Repeat each line exactly, leaving nothing out.

[Start Stored data]

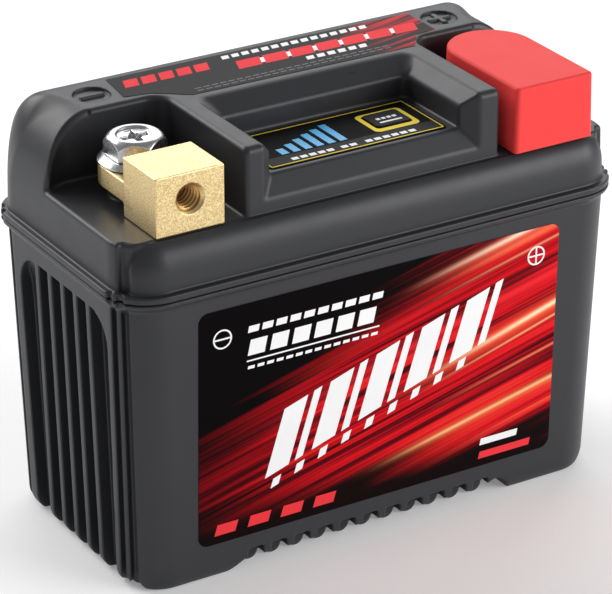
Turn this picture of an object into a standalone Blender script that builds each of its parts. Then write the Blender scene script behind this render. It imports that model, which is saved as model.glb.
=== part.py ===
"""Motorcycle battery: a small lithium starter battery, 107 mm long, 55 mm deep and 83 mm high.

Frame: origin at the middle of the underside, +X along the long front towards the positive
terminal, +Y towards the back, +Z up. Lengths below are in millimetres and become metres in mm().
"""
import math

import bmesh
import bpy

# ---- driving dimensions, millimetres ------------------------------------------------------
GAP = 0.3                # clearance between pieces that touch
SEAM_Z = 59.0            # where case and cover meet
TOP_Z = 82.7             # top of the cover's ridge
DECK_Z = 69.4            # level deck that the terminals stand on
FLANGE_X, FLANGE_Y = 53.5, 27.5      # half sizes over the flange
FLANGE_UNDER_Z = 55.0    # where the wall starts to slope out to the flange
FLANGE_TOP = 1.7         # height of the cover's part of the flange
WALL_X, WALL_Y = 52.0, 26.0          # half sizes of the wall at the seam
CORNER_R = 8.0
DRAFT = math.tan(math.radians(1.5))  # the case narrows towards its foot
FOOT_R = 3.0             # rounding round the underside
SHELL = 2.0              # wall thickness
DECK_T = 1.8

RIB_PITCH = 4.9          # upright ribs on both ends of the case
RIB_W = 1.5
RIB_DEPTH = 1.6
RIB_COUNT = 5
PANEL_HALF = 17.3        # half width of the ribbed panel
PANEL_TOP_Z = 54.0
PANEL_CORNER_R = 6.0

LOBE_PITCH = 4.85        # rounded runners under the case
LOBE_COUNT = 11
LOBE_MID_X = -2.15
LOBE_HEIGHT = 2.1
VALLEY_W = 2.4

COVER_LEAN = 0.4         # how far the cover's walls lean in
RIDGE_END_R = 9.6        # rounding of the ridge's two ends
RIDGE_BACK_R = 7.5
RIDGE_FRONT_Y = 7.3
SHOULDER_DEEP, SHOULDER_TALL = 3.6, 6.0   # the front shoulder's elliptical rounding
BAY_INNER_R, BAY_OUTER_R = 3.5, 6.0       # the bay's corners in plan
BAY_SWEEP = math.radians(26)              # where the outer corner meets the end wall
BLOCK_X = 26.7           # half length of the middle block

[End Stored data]

◆ Exercise solution
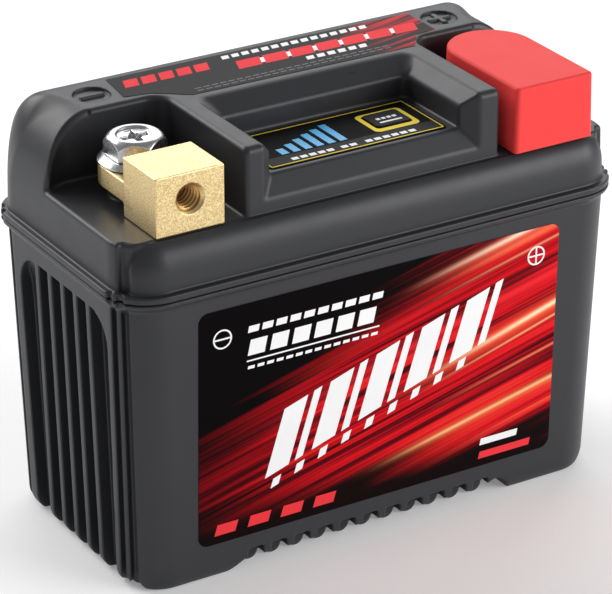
Turn this picture of an object into a standalone Blender script that builds each of its parts. Then write the Blender scene script behind this render. It imports that model, which is saved as model.glb.
=== part.py ===
"""Motorcycle battery: a small lithium starter battery, 107 mm long, 55 mm deep and 83 mm high.

Frame: origin at the middle of the underside, +X along the long front towards the positive
terminal, +Y towards the back, +Z up. Lengths below are in millimetres and become metres in mm().
"""
import math

import bmesh
import bpy

# ---- driving dimensions, millimetres ------------------------------------------------------
GAP = 0.3                # clearance between pieces that touch
SEAM_Z = 59.0            # where case and cover meet
TOP_Z = 82.7             # top of the cover's ridge
DECK_Z = 69.4            # level deck that the terminals stand on
FLANGE_X, FLANGE_Y = 53.5, 27.5      # half sizes over the flange
FLANGE_UNDER_Z = 55.0    # where the wall starts to slope out to the flange
FLANGE_TOP = 1.7         # height of the cover's part of the flange
WALL_X, WALL_Y = 52.0, 26.0          # half sizes of the wall at the seam
CORNER_R = 8.0
DRAFT = math.tan(math.radians(1.5))  # the case narrows towards its foot
FOOT_R = 3.0             # rounding round the underside
SHELL = 2.0              # wall thickness
DECK_T = 1.8

RIB_PITCH = 4.9          # upright ribs on both ends of the case
RIB_W = 1.5
RIB_DEPTH = 1.6
RIB_COUNT = 5
PANEL_HALF = 17.3        # half width of the ribbed panel
PANEL_TOP_Z = 54.0
PANEL_CORNER_R = 6.0

LOBE_PITCH = 4.85        # rounded runners under the case
LOBE_COUNT = 11
LOBE_MID_X = -2.15
LOBE_HEIGHT = 2.1
VALLEY_W = 2.4

COVER_LEAN = 0.4         # how far the cover's walls lean in
RIDGE_END_R = 9.6        # rounding of the ridge's two ends
RIDGE_BACK_R = 7.5
RIDGE_FRONT_Y = 7.3
SHOULDER_DEEP, SHOULDER_TALL = 3.6, 6.0   # the front shoulder's elliptical rounding
BAY_INNER_R, BAY_OUTER_R = 3.5, 6.0       # the bay's corners in plan
BAY_SWEEP = math.radians(26)              # where the outer corner meets the end wall
BLOCK_X = 26.7           # half length of the middle block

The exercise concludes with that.